Stated task: Below are records; quote them exactly from the first line through the line that contains "Recreate this object".

[CAD and scene scripts]
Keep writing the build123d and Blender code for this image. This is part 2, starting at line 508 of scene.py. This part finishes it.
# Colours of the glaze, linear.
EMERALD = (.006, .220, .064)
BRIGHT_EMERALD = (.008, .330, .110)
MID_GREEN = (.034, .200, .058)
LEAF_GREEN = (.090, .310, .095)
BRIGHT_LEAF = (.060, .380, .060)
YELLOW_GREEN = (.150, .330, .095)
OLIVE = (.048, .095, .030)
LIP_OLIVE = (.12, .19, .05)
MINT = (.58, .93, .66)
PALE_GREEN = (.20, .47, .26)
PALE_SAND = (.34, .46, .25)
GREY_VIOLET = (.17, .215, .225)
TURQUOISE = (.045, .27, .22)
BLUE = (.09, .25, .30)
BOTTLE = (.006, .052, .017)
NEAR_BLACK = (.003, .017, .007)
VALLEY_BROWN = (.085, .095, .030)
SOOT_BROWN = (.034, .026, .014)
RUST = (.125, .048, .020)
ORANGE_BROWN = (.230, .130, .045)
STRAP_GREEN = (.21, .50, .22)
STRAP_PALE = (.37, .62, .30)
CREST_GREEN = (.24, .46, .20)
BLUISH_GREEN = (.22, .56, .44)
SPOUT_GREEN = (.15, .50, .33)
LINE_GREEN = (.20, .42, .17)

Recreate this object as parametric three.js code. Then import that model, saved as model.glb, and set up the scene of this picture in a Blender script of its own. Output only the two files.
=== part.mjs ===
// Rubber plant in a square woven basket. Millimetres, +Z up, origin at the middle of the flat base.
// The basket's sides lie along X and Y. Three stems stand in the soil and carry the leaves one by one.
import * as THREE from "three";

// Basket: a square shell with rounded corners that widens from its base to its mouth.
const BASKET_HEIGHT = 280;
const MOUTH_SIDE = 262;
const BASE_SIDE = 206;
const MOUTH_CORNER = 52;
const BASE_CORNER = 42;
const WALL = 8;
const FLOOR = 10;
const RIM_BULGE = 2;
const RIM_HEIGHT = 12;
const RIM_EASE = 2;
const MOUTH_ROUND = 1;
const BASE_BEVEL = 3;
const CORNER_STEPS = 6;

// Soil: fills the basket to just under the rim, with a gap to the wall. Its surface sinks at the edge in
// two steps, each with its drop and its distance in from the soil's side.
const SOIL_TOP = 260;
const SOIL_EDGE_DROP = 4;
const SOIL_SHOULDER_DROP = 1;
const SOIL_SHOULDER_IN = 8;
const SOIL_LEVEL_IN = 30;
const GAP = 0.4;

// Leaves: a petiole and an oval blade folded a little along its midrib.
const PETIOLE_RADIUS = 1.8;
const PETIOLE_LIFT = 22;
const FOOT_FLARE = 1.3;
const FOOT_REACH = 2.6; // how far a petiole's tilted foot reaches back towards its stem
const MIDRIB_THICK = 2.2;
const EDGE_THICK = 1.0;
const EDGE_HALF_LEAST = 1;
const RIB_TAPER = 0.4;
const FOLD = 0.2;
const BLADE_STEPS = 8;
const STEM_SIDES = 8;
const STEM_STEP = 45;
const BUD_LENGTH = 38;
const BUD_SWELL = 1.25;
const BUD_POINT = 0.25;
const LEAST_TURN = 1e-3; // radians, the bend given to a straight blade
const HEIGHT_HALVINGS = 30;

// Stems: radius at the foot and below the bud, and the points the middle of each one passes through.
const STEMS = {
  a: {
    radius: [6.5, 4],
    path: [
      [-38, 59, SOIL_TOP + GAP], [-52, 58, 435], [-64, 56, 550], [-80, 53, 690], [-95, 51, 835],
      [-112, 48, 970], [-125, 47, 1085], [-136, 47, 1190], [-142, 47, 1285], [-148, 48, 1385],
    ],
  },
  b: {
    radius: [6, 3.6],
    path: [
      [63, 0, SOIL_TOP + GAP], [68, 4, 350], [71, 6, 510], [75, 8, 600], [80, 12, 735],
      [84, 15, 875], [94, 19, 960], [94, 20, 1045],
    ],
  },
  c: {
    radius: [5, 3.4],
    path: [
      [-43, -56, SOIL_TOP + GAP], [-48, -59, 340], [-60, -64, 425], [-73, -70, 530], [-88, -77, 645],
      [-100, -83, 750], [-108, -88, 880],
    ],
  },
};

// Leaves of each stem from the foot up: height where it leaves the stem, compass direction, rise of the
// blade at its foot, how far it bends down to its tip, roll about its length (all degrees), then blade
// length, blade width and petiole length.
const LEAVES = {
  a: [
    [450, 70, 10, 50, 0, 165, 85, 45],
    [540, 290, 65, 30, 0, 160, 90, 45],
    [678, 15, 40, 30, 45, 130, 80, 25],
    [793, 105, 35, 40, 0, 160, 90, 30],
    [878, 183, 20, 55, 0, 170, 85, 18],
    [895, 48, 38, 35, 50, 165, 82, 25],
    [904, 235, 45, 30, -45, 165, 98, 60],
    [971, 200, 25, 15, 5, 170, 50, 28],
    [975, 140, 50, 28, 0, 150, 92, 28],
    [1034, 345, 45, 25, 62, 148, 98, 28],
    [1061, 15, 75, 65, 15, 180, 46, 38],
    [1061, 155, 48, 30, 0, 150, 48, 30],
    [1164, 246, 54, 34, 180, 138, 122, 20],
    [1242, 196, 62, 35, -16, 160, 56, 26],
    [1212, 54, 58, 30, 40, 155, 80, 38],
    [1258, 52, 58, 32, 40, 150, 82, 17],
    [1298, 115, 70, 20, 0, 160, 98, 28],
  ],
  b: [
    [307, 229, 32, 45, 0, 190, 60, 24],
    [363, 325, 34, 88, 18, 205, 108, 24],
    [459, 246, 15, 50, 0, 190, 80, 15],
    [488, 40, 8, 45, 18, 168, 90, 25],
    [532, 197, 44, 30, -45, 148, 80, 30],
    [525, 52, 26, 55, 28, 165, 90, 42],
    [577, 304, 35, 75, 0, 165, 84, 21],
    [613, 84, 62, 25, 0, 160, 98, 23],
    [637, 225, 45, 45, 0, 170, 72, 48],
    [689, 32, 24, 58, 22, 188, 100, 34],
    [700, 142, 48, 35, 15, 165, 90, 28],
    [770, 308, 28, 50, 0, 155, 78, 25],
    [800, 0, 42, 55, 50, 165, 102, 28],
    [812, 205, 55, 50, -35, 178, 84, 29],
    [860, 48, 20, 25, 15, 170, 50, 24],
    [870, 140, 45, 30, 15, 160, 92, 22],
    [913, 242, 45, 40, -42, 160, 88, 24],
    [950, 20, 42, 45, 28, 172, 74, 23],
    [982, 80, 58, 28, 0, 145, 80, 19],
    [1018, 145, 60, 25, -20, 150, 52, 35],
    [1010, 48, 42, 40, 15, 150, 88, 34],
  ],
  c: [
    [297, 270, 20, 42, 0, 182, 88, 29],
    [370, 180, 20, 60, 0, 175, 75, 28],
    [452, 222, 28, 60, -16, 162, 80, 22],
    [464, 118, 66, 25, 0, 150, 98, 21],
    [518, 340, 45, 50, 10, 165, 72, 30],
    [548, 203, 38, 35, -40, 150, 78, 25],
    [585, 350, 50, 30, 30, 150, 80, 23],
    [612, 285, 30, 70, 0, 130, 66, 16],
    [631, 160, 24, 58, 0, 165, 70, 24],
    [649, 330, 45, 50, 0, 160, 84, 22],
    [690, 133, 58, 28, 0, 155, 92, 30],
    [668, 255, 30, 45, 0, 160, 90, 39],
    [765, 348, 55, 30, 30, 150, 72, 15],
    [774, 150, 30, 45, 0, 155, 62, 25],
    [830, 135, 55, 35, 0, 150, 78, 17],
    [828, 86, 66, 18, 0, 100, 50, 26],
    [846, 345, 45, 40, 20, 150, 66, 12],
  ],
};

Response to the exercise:
Keep writing the build123d and Blender code for this image. This is part 2, starting at line 508 of scene.py. This part finishes it.
# Colours of the glaze, linear.
EMERALD = (.006, .220, .064)
BRIGHT_EMERALD = (.008, .330, .110)
MID_GREEN = (.034, .200, .058)
LEAF_GREEN = (.090, .310, .095)
BRIGHT_LEAF = (.060, .380, .060)
YELLOW_GREEN = (.150, .330, .095)
OLIVE = (.048, .095, .030)
LIP_OLIVE = (.12, .19, .05)
MINT = (.58, .93, .66)
PALE_GREEN = (.20, .47, .26)
PALE_SAND = (.34, .46, .25)
GREY_VIOLET = (.17, .215, .225)
TURQUOISE = (.045, .27, .22)
BLUE = (.09, .25, .30)
BOTTLE = (.006, .052, .017)
NEAR_BLACK = (.003, .017, .007)
VALLEY_BROWN = (.085, .095, .030)
SOOT_BROWN = (.034, .026, .014)
RUST = (.125, .048, .020)
ORANGE_BROWN = (.230, .130, .045)
STRAP_GREEN = (.21, .50, .22)
STRAP_PALE = (.37, .62, .30)
CREST_GREEN = (.24, .46, .20)
BLUISH_GREEN = (.22, .56, .44)
SPOUT_GREEN = (.15, .50, .33)
LINE_GREEN = (.20, .42, .17)

Recreate this object as parametric three.js code. Then import that model, saved as model.glb, and set up the scene of this picture in a Blender script of its own. Output only the two files.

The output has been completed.